I can’t honestly believe that Chipotle is so misinformed about these topics that they don’t know better. The truth is, they know that what they’re putting out is ridiculous and they like the publicity it gives them. And while this blog post, and any future posts, might be falling into that trap, I can’t just sit by and watch this circus continue without saying something.
Without really caring about the consequences, Chipotle is going to create needless fear and confusion among consumers.
But that’s what they’re hoping – they want to bring fear and confusion so you’ll make the choice to shop at their fast food joint. You’ll choose them over the more popular choices. You’ll think they’re somehow better than all the other choices. In the end, this is a marketing scheme — a terribly dishonest and manipulative one, but a marketing scheme all the same.

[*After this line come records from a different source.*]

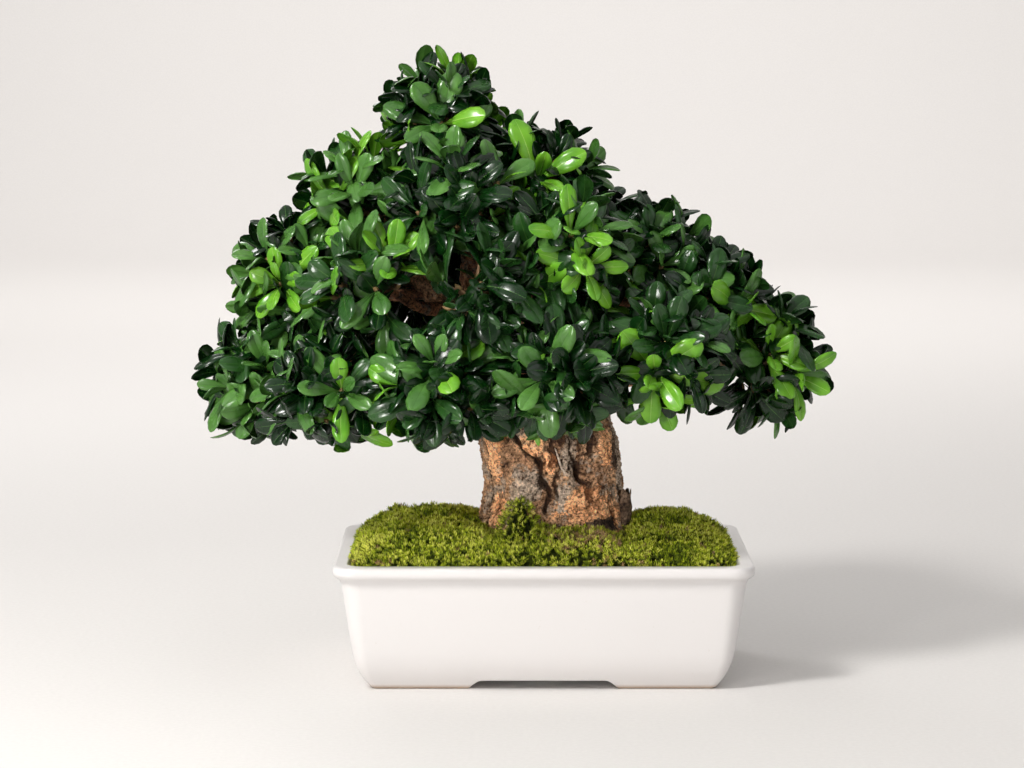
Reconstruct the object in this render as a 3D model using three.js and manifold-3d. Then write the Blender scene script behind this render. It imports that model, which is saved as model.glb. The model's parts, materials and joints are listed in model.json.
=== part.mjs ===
// A potted bonsai of Japanese pittosporum: a squat, gnarled trunk that forks into seven main boughs
// with side boughs, masses of leathery leaves in whorls, and moss round the foot, in a white glazed
// rectangular pot on four corner feet.
// Millimetres, +Z up. X runs to the right and Y away from the front of the pot.
import * as THREE from "three";
import { mergeVertices } from "three/addons/utils/BufferGeometryUtils.js";
import Module from "manifold-3d";

const wasm = await Module();
wasm.setup();

// Driving dimensions
const GAP = 0.3; // clearance between neighbouring pieces
const POT_WIDTH = 320;
const POT_DEPTH = 224;
const POT_HEIGHT = 97.5;
const WALL = 9.5;
const RIM_CORNER = 18;
const FOOT_HEIGHT = 7.2;
const FLOOR_TOP = 17;
const GROUND = 88; // top of the soil, where the trunk and the moss stand
const LEAF_LENGTH = 48;
const LEAF_WIDTH = 23;
const LEAF_THICKNESS = 1.2;

// Materials, in the colours of the photograph
const finish = (color, roughness) => new THREE.MeshStandardMaterial({ color, roughness, metalness: 0 });
const glaze = finish(0xf3f2ef, 0.22);
const soilBrown = finish(0x3a2a1f, 0.95);
const mossGreen = finish(0x5c8a1c, 0.9);
const bark = finish(0x8a5a3c, 0.9);
const leafGreen = finish(0x1f4d22, 0.3);

// Solids from rings, and back to meshes

// A closed skin over rings of equal length. Each ring runs anticlockwise seen from the end it heads for.
function loft(rings) {
  const sides = rings[0].length;
  const last = (rings.length - 1) * sides;
  const position = rings.flat().flatMap((point) => [point.x, point.y, point.z]);
  const index = [];
  for (let ring = 0; ring < last; ring += sides)
    for (let side = 0; side < sides; side++) {
      const next = (side + 1) % sides;
      index.push(ring + side, ring + next, ring + sides + next);
      index.push(ring + side, ring + sides + next, ring + sides + side);
    }
  const centres = [rings[0], rings[rings.length - 1]].map((ring) =>
    ring.reduce((sum, point) => sum.add(point), new THREE.Vector3()).divideScalar(sides),
  );
  centres.forEach((centre) => position.push(centre.x, centre.y, centre.z));
  for (let side = 0; side < sides; side++) {
    const next = (side + 1) % sides;
    index.push(rings.length * sides, next, side);
    index.push(rings.length * sides + 1, last + side, last + next);
  }
  return solidOf(position, index);
}

function solidOf(position, index) {
  const vertProperties = new Float32Array(position);
  const triVerts = new Uint32Array(index);
  return new wasm.Manifold(new wasm.Mesh({ numProp: 3, vertProperties, triVerts }));
}

// The largest body of a solid once its corners are welded, which leaves out scraps and sealed hollows.
function largestBody(solid) {
  const { vertProperties, triVerts } = solid.getMesh();
  const skin = new THREE.BufferGeometry();
  skin.setAttribute("position", new THREE.BufferAttribute(vertProperties, 3));
  skin.setIndex(new THREE.BufferAttribute(triVerts, 1));
  const welded = mergeVertices(skin);
  const position = [...welded.getAttribute("position").array];
  const bodies = solidOf(position, [...welded.getIndex().array]).decompose();
  return bodies.reduce((best, body) => (body.volume() > best.volume() ? body : best));
}

function meshOf(name, solid, material) {
  const { vertProperties, triVerts } = solid.getMesh();
  const geometry = new THREE.BufferGeometry();
  geometry.setAttribute("position", new THREE.BufferAttribute(vertProperties, 3));
  geometry.setIndex(new THREE.BufferAttribute(triVerts, 1));
  const faceted = geometry.toNonIndexed();
  faceted.computeVertexNormals();
  const mesh = new THREE.Mesh(faceted, material);
  mesh.name = name;
  return mesh;
}

const vector = (x, y, z) => new THREE.Vector3(x, y, z);
const mix = THREE.MathUtils.lerp;

// A value read from rows of [height, ...values], in a straight line between rows.
function readRows(rows, height) {
  const above = Math.min(Math.max(rows.findIndex((row) => row[0] >= height), 1), rows.length - 1);
  const [low, high] = [rows[above - 1], rows[above]];
  const share = THREE.MathUtils.clamp((height - low[0]) / (high[0] - low[0]), 0, 1);
  return low.map((value, column) => mix(value, high[column], share));
}

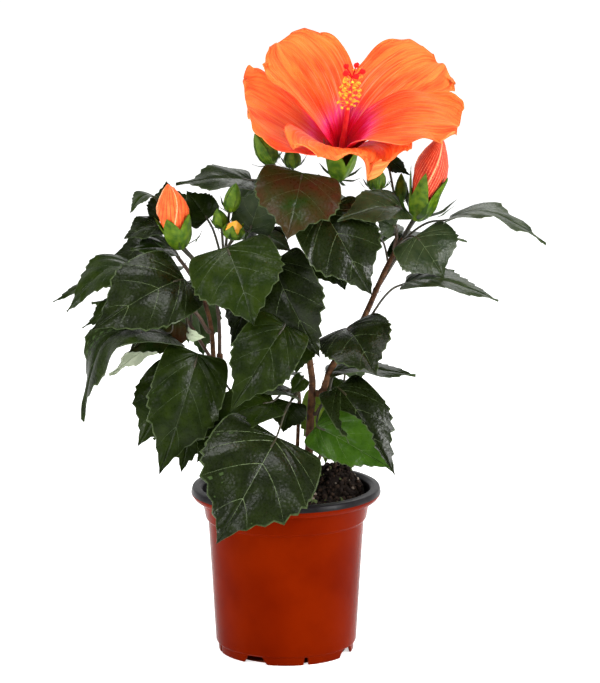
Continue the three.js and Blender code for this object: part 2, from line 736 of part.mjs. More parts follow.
const plant = new THREE.Group();
plant.add(toMesh('pot', potSolid(), FINISHES.pot));
plant.add(toMesh('potting_mix', soilSolid(), FINISHES.soil));

for (const [name, limb] of Object.entries(limbs)) {
  const solid = toSolid(tube(limb.path, (share) => limbRadius(limb, share), LIMB_SIDES));
  plant.add(toMesh(name, solid, FINISHES.bark));
  taken.push(...pathSamples(limb.path));
}
for (const [name, shoot] of Object.entries(SHOOTS)) {
  plant.add(toMesh(name, shootSolid(shoot), shoot.bud ? FINISHES.bud : FINISHES.petal));
}
for (const row of PETALS) {
  taken.push(...PETAL_STATIONS.flatMap((u) => [-0.8, 0, 0.8].map((v) => petalPoint(row, u, v))));
}
for (const [name, mass] of Object.entries(MASSES)) {
  plant.add(toMesh(name, massSolid(mass), FINISHES.leaf));
}
for (const [name, mass] of Object.entries(GROWN)) {
  plant.add(toMesh(name, grownMass(mass), FINISHES.leaf));
}

export default plant;
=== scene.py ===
"""Looks of the potted hibiscus: fine leaves, twigs, bloom, buds, bark, potting mix and pot.

Sizes are in millimetres, in the part's own frame, until a piece is made.
"""

import math

import bpy
import numpy as np
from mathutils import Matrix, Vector


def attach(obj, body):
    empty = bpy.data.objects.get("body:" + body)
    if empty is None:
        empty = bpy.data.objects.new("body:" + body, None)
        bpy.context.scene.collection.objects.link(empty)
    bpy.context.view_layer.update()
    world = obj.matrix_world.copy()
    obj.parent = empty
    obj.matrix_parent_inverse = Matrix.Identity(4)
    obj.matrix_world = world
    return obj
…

And at the end of the day it doesn’t just hurt consumers, it also hurts the millions of farm families around the country. Chipotle might want to label what we’re doing as “industrial” farming, unsustainable, immoral, or whatever else, but each and every single day our farmers are getting up and working to provide safe and nutritious food for families in our nation and world. According to the EPA, 90% of farms in the US are family farms. Of the remaining, 90% are family farms that have incorporated for liability protection. When a chain fast food restaurant creates a deceptive show about how terrible our agriculture industry is, they’re attacking those hard working dads, moms, brothers, and sisters.
They’re trying to make our families, including mine, look like the enemy. But I’m not going to just sit here and let them.
They might think it’s a joke that we want to tell people about our industry and our passion, but I don’t. We absolutely have a right to explain to folks what we’re doing, why we’re doing it, and why we’ve made these decisions. We absolutely have the right to talk about and defend our livelihoods from people that are attacking us.
Our farmers deserve a whole lot better than this junk.